In combining Kraft and with Heinz Foods, which 3G and Berkshire had acquired years prior, the partners saw a chance to duplicate that strategy. But as opportunity for acquisitions has run dry, 3G has been tasked with the unexpected job of running a food company for top-line growth.

That's a challenge with which food companies from Campbell Soup to General Mills have struggled. Smaller upstart brands are nipping at their heels, and the trends change faster than big food companies can react. But, in addition to its historical focus on cost-cutting, Kraft Heinz has the burden of owning brands that are particularly vulnerable to cheaper, private-label competitors.

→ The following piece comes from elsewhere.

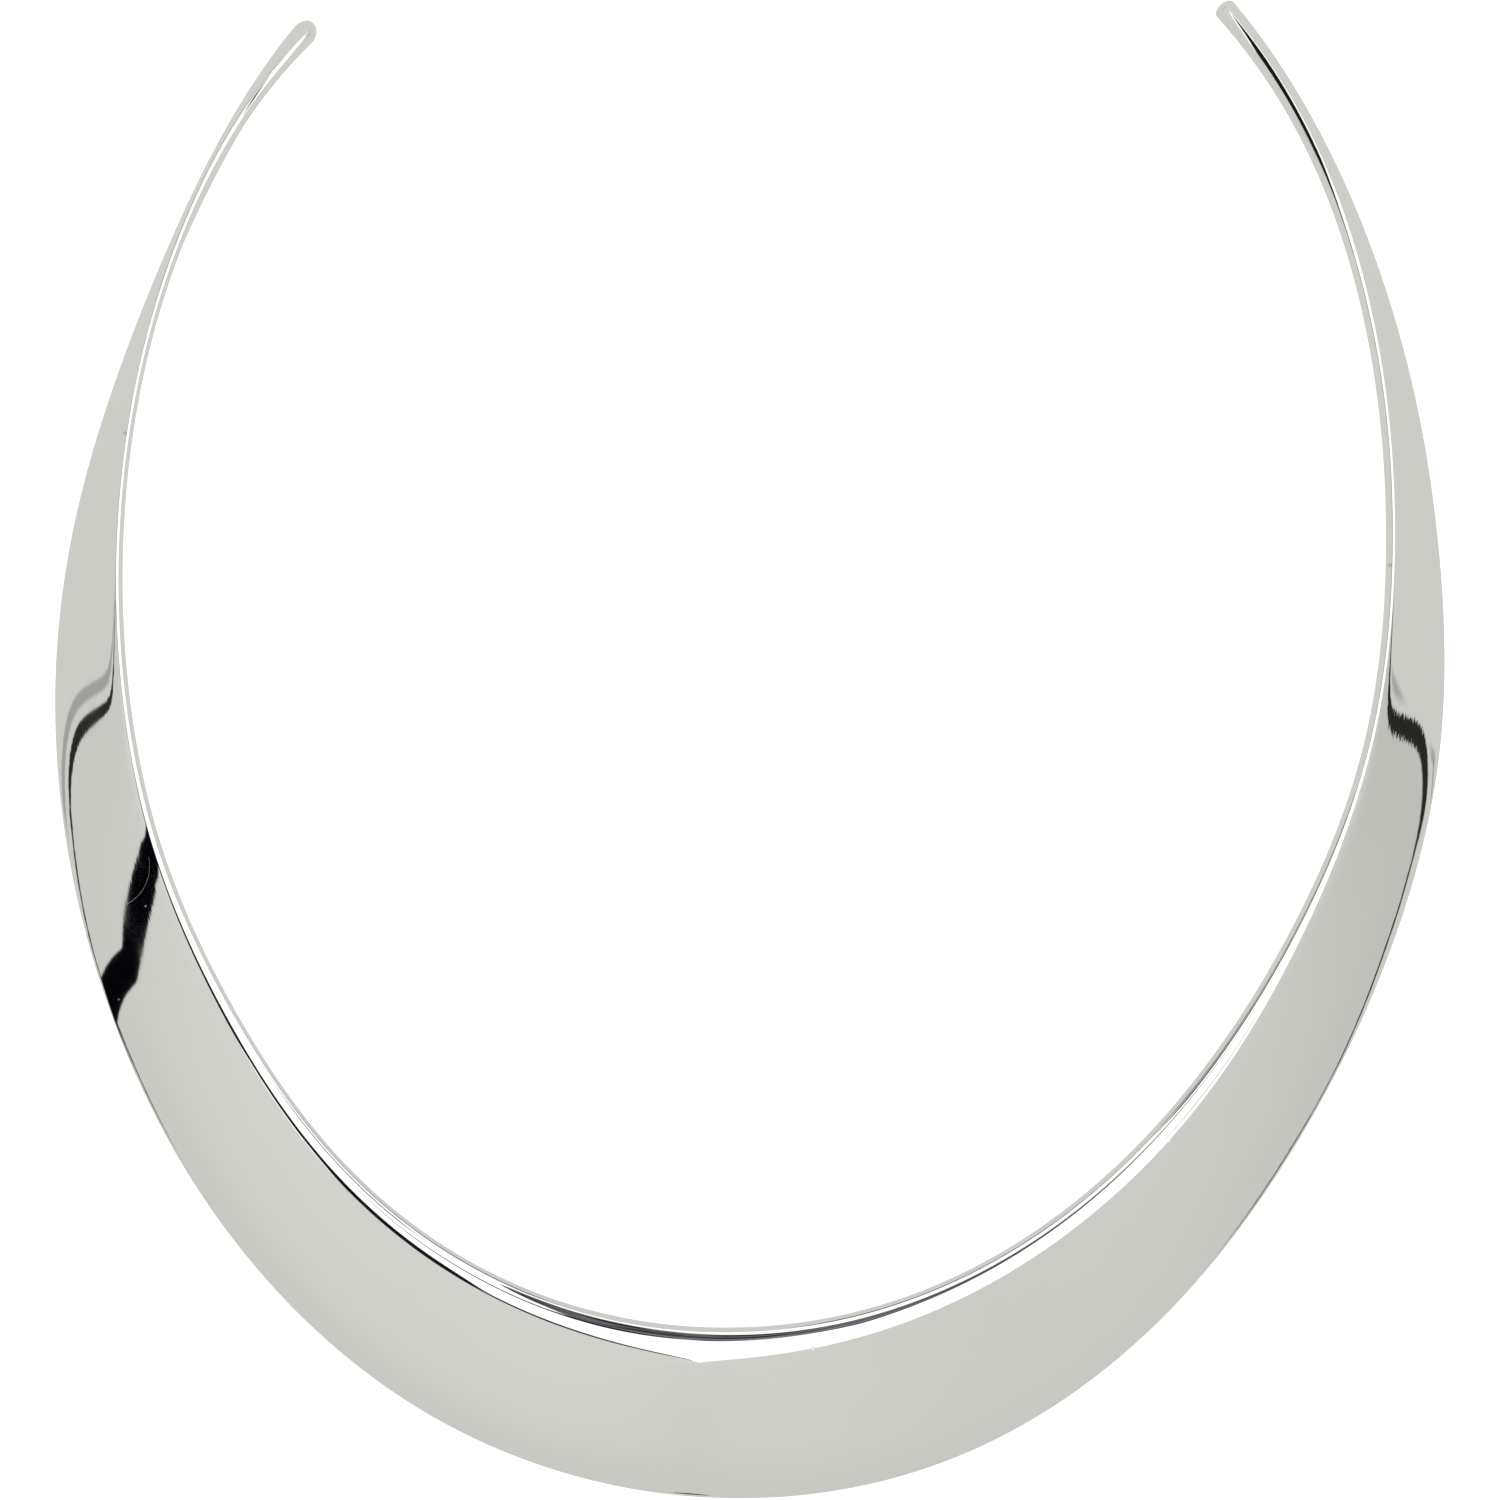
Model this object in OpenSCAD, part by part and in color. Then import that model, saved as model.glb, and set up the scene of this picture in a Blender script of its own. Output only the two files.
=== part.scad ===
// Collar choker: one rigid, open collar of polished silver, in one solid.
// A single outline is carried round the neck from tip to tip. On the way it changes from
// the broad sloping face at the front to a thin upright arm, and ends in a rounded tip.
//
// Frame: millimetres, +Z up, the broad front towards -Y, the gap at the back towards +Y.
// The collar lies on its lower rim at Z = 0, with the origin under the middle of its box.
//
// How it is measured: "sweep" is the angle round the neck, 0 at the middle of the front and
// growing towards each tip. "Tilt" is the lean of a surface: 0 faces up, 90 faces outwards.

/* [Reach] */
// Sweep of the left tip, in degrees
left_reach = 144.2; // [130:0.1:150]
// Sweep of the right tip, which is a little longer on the real piece
right_reach = 149.3; // [130:0.1:152]
// Length of the rounded end of the left tip
left_round = 1.6; // [0.6:0.1:3]
// Length of the rounded end of the right tip, which is squarer
right_round = 0.6; // [0.6:0.1:3]

/* [Face] */
// Extra width of the flat on top of the inner rim at the very front, where it is pointed
front_peak = 1.2; // [0:0.1:2]
// Sweep over which that point fades, in degrees
peak_fade = 6; // [3:0.5:12]
// How late and sharply the face rolls over towards its outer rim
shoulder_power = 3; // [2:1:6]
// How much the face flattens off at its inner edge, in degrees
edge_ease = 8; // [0:1:12]

/* [Fineness] */
// Cross-sections in each arm
arm_stations = 76; // [30:1:85]
// Pieces across the face
face_pieces = 8; // [3:1:10]
// Pieces in each rounded rim
rim_pieces = 5; // [3:1:7]

/* [Hidden] */

// One row for every 18 degrees of sweep, the first at the middle of the front. A smooth
// curve runs close by the rows. The two arms of the real piece differ a little.
RADIUS = 0;      // inner radius of the neck opening
WIDTH = 1;       // width of the face
SLOPE = 2;       // tilt of the face, halfway across it
TURN = 3;        // half the turn of the gently crowned face; below 0 where it is hollow
SHOULDER = 4;    // extra turn of the face at its outer rim
LAND = 5;        // width of the narrow flat on top of the inner rim
TILT = 6;        // tilt of that flat, below 0 where it faces the neck, as at the tips
LEAN = 7;        // lean of the straight inner wall away from upright
row_step = 18;
left_arm = [
    [60.6, 18.8, 36,   1,   5.5, 0.2,  0,   0],
    [60.4, 17.8, 37,   1,   5.5, 0.2,  0,   4],
    [58.8, 15.3, 37,   1.5, 5.5, 0.2,  0,   6],
    [56.6, 14.2, 38,   1.5, 6.5, 0.1,  0,   10],
    [57.4, 11,   39,   1.5, 3.5, 0.05, 0,   18],
    [59,   9.2,  44,   0.2, 2.5, 0.05, 0,   14],
    [62.9, 8.8,  65.5, 1.5, 4,   0.05, 0,   4],
    [69.6, 7.2,  86,   1.5, 3,   0.05, -20, 1],
    [77.2, 5.2,  79,   1.5, 3,   0.4,  -40, 8],
    [78.4, 3.8,  20,   1.5, 3,   0.8,  -60, 40],
];
right_arm = [
    [60.6, 18.8, 36,   1,    5.5, 0.2,  0,   0],
    [59.8, 19.8, 37,   1,    5.5, 0.2,  0,   8],
    [58.2, 16.9, 37,   1.5,  5.5, 0.2,  0,   20],
    [56.9, 13.2, 38,   1.5,  6.5, 0.6,  0,   18],
    [57.3, 11.8, 39,   1,    4,   0.15, 0,   20],
    [60.5, 9.3,  41,   -0.4, 4.2, 0.05, 0,   18],
    [63.9, 8.1,  56,   0.8,  4,   0.05, 0,   12],
    [70.8, 7.4,  70.5, 1.5,  3,   0.05, -20, 5],
    [79.6, 5.4,  82,   1.5,  3,   0.4,  -30, 10],
    [84.8, 3.6,  64,   1.5,  3,   0.8,  -60, 40],
];

// The rims, the same on both arms, in rows of the same step.
RIM = 0;         // rounding of the inner rim
WALL = 1;        // height of the straight inner wall
ARRIS = 2;       // rounding of the edge between flat and face
LATE = 3;        // how late and sharply the face flattens off; 2 is early and soft
OUTER = 4;       // rounding of the outer rim
FOOT = 5;        // rounding under the inner wall
rims = [
    [1.5,  0.1, 0.8,  20, 0.6, 0.9],
    [1.1,  0.3, 0.7,  20, 0.6, 0.8],
    [0.8,  0.5, 0.5,  20, 0.6, 0.6],
    [0.6,  0.7, 0.4,  20, 0.6, 0.5],
    [0.35, 0.9, 0.2,  20, 0.6, 0.5],
    [0.2,  1,   0.15, 2,  0.6, 0.5],
    [0.2,  1.8, 0.15, 20, 0.6, 0.5],
    [0.2,  3.2, 0.15, 20, 0.6, 0.6],
    [0.2,  1.8, 0.1,  20, 0.8, 0.8],
    [0.2,  1,   0.05, 20, 1.1, 1.1],
];

// Weights of four neighbouring rows, f of the way from the second to the third.
function weights(f) = [
    pow(1 - f, 3) / 6,
    (3 * pow(f, 3) - 6 * pow(f, 2) + 4) / 6,
    (-3 * pow(f, 3) + 3 * pow(f, 2) + 3 * f + 1) / 6,
    pow(f, 3) / 6
];

// A row by its number. Numbers below zero belong to the other arm.
function row(near, far, k) = k < 0 ? far[-k] : near[min(k, len(near) - 1)];
function between(near, far, a) =
    let (s = abs(a) / row_step, i = floor(s), w = weights(s - i))
    w[0] * row(near, far, i - 1) + w[1] * row(near, far, i)
    + w[2] * row(near, far, i + 1) + w[3] * row(near, far, i + 2);
function arm_at(a) = a < 0 ? between(left_arm, right_arm, a) : between(right_arm, left_arm, a);
function rims_at(a) = between(rims, rims, a);

// The point of the flat at the very front. It takes its width out of the face, which
// stands a little steeper there, so that the outer rim runs on smoothly.
function peak(a) = front_peak * exp(-abs(a) / peak_fade);
peak_change = [0, -0.75, 2.1, 0, 0, 1, 0, 0];    // for each mm of the point, in the arm's columns

// Directions in the plane of a cross-section: x outwards from the neck, y upwards.
function facing(tilt) = [sin(tilt), cos(tilt)];
function along(tilt) = [cos(tilt), -sin(tilt)];
function arc(centre, radius, from, to, pieces) =
    [for (k = [0:pieces]) centre + radius * facing(from + (to - from) * k / pieces)];

// The face, with q from -1 at its inner edge to 1 at its outer edge: a gentle crown, a
// shoulder that rolls over towards the outer rim, and a short flatter stretch at the inner
// edge, which a polishing wheel leaves there.
function bend(q, amount, power) = amount * pow(max(q, 0), power + 1) / (power + 1);
function fall(q, arm, r) =
    (arm[TURN] * q * q / 2 + bend(q, arm[SHOULDER], shoulder_power) + bend(-q, edge_ease, r[LATE]))
    * PI / 180;
function face_point(q, start, arm, r) =
    start + arm[WIDTH] / 2 * (q + 1) * along(arm[SLOPE])
    + arm[WIDTH] / 2 * (fall(-1, arm, r) - fall(q, arm, r)) * facing(arm[SLOPE]);

// The outline of one cross-section: inner rim, flat, face, outer rim, back and foot.
function outline(arm, r) =
    let (
        wall = arm[LEAN] - 90,
        edge = (r[RIM] - r[ARRIS]) * facing(arm[TILT]) + arm[LAND] * along(arm[TILT]),
        first = arm[SLOPE] - arm[TURN] - edge_ease,
        start = edge + r[ARRIS] * facing(first),
        roll = arm[SLOPE] + arm[TURN] + arm[SHOULDER],
        outer = face_point(1, start, arm, r) - r[OUTER] * facing(roll),
        foot = (r[RIM] - r[FOOT]) * facing(wall) - r[WALL] * along(wall),
        run = foot - outer,
        back = (atan2(-run[1], run[0]) - asin((r[FOOT] - r[OUTER]) / norm(run)) + 360) % 360
    )
    concat(
        arc([0, 0], r[RIM], wall, arm[TILT], rim_pieces),
        arc(edge, r[ARRIS], arm[TILT], first, 2),
        [for (k = [1:face_pieces - 1])
            face_point(-cos(180 * k / face_pieces), start, arm, r)],
        arc(outer, r[OUTER], roll, back, rim_pieces),
        arc(foot, r[FOOT], back, 360 + wall, 3)
    );

function least(v, c) = min([for (p = v) p[c]]);
function most(v, c) = max([for (p = v) p[c]]);

// The rounded end of a tip: there the outline shrinks about its middle as a quarter circle.
tip_radius = 80;
function degrees_of(length) = length / tip_radius * 180 / PI;
function gap_to_end(a) = a < 0 ? (a + left_reach) / degrees_of(left_round)
                               : (right_reach - a) / degrees_of(right_round);
function end_share(a) = gap_to_end(a) >= 1 ? 1 : sqrt(1 - pow(1 - gap_to_end(a), 2));

// The inner edge of the neck opening, and the level direction straight out from it.
function inner_edge(a) = arm_at(a)[RADIUS] * [sin(a), -cos(a)];
function outwards(a) =
    let (t = inner_edge(a + 0.5) - inner_edge(a - 0.5)) [t[1], -t[0]] / norm(t);

// One cross-section set in place, with its lowest point on the surface below.
function station(a) =
    let (
        flat = outline(arm_at(a) + peak(a) * peak_change, rims_at(a)),
        inner = least(flat, 0),
        low = least(flat, 1),
        middle = [(inner + most(flat, 0)) / 2, (low + most(flat, 1)) / 2],
        share = end_share(a),
        place = inner_edge(a),
        out = outwards(a)
    )
    [for (p = flat)
        let (s = middle + share * (p - middle), xy = place + (s[0] - inner) * out)
        [xy[0], xy[1], s[1] - low]];

// Sweeps of the stations from tip to tip: even along each arm, closer in the rounded ends.
end_steps = [0.05, 0.2, 0.45, 0.8];
last_step = len(end_steps) - 1;
sweeps = concat(
    [for (k = [0:last_step]) -left_reach + end_steps[k] * degrees_of(left_round)],
    [for (k = [1:arm_stations]) -left_reach * (1 - k / arm_stations)],
    [for (k = [1:arm_stations - 1]) right_reach * k / arm_stations],
    [for (k = [last_step:-1:0]) right_reach - end_steps[k] * degrees_of(right_round)]
);

points = [for (a = sweeps) each station(a)];
count = len(sweeps);
size = len(points) / count;
centre = [(least(points, 0) + most(points, 0)) / 2, (least(points, 1) + most(points, 1)) / 2, 0];

// The number of corner k of cross-section i.
function corner(i, k) = i * size + k % size;
skin = [
    for (i = [0:count - 2], k = [0:size - 1]) each [
        [corner(i, k), corner(i + 1, k), corner(i + 1, k + 1)],
        [corner(i, k), corner(i + 1, k + 1), corner(i, k + 1)]
    ]
];
ends = [
    [for (k = [0:size - 1]) corner(0, k)],
    [for (k = [size - 1:-1:0]) corner(count - 1, k)]
];

module collar() {
    color([0.85, 0.85, 0.84])
        translate(-centre)
            polyhedron(points = points, faces = concat(skin, ends), convexity = 6);
}

collar();
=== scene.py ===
# %% [markdown]
# # A rigid open collar in polished silver
# The real object is one springy band of solid silver that goes round the neck
# and is open at the back. It is wide and nearly flat at the front, narrows
# along both arms, and ends in two slim rounded tips. It could be modelled as a
# curve with a profile, but no single profile fits: the face leans at the front
# and stands almost upright near the tips. So it is built ring by ring, and
# each ring takes the outline that the metal has at that place. The lesson
# starts with the measured part, which gives the size and the frame.

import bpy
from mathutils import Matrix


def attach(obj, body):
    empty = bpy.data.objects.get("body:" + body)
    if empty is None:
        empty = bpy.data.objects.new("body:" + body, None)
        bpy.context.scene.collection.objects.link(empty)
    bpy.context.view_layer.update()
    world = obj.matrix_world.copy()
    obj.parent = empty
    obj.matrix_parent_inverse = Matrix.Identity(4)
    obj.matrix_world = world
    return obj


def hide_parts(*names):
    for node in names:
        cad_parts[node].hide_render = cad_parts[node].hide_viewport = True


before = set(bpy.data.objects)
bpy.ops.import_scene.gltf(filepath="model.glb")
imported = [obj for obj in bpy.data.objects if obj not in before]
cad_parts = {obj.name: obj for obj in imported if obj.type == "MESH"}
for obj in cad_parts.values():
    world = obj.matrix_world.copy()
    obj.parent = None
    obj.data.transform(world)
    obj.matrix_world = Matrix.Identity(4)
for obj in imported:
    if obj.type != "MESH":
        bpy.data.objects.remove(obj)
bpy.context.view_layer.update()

# %% Tools and units
import math

import bmesh
import bpy
from mathutils import Vector

MM = 0.001                   # the drawing is in millimetres, Blender in metres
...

...Our more urgent priority is to get the organization fixated on our consumers and customers and in this process ensure we don't rush to give away potential value to others.
Miguel Patricio
Kraft Heinz CEO

Many of those vulnerable brands, like Maxwell House, Miracle Whip and Oscar Mayer, were already under pressure when 3G and Berkshire led the 2015 deal. Kraft Foods was the result of a 2012 spin, in which it carved out its faster growing international snacks business into a new company, Mondelez. In perhaps a hint of what was to come for Kraft Foods, its then-CEO, Irene Rosenfeld, went on to lead the new company, rather than staying behind to lead Kraft.

Buffett earlier this year told CNBC he "overpaid" for Kraft — but not Heinz.

It seems both Buffett and 3G are continuing to pay for that mistake. Kraft Heinz earlier this year tried to sell a number of its weaker brands, most of which came from Kraft Foods: Breakstone's sour cream and cottage cheese, Plasmon baby food and Maxwell House coffee.

But after tepid interest, it has pulled the sale of Breakstone's and Plasmon. It is still hoping to sell Maxwell House, but has faced significant push-back, CNBC has reported. Maxwell House was among the brands that Kraft Heinz disclosed it was writing down on Thursday, along with Miracle Whip, Velveeta, Lunchables, Philadelphia and Cool Whip brands.

Amid the uncertainty, the potential sale of its Ore-Ida frozen potato business on the back burner.

'No quick or easy solutions'

With those sales on hold, the company is at risk of a downgrade, say some analysts. It is levered at roughly four times EBITDA and has $3 billion of debt coming due in 2020, which may have to be refinanced.

"I want us to spend more time evaluating the questions of divestitures," Patricio told analysts Thursday morning. "We absolutely remain committed to our investment-grade credit rating, but our more urgent priority is to get the organization fixated on our consumers and customers and in this process ensure we don't rush to give away potential value to others."

Finding value may be a tough path, particularly as the company now must also manage its cash flow.

Patricio said on Thursday Kraft Heinz will provide "strong consistent investments" in the company's brands, in contrast with its prior strategy. He is hoping to push further to appeal to Hispanics, a community he said the company doesn't "even communicate" with. Kraft Heinz will also look to improve its innovation.

Analysts, though, remained largely unconvinced, noting those tactics were similar to the ones employed by Kraft Foods before it was merged with Heinz and put under 3G's cost-cutting machine.

"All of these have been key pillars of prior business plans at Kraft for decades. That these ideas are in vogue again suggests there are no quick or easy solutions in the competitive food space, and it may suggest that operating margins could revert closer to prior levels, as well, in order to be sustainable," wrote analysts at Piper Jaffray.

And while some companies have been able to rejuvenate brands, like Conagra's revival of its frozen food business, those efforts not always successful, even for companies with deep marketing expertise. Kellogg, for example, in the past two years sought to revive Special K through a brand relaunch, but has not yet seen the fruit of that labor.

Some of Kraft Heinz's recent launches include a partnership with Oprah Winfrey and introducing "Kool Aid" Sour Jammers.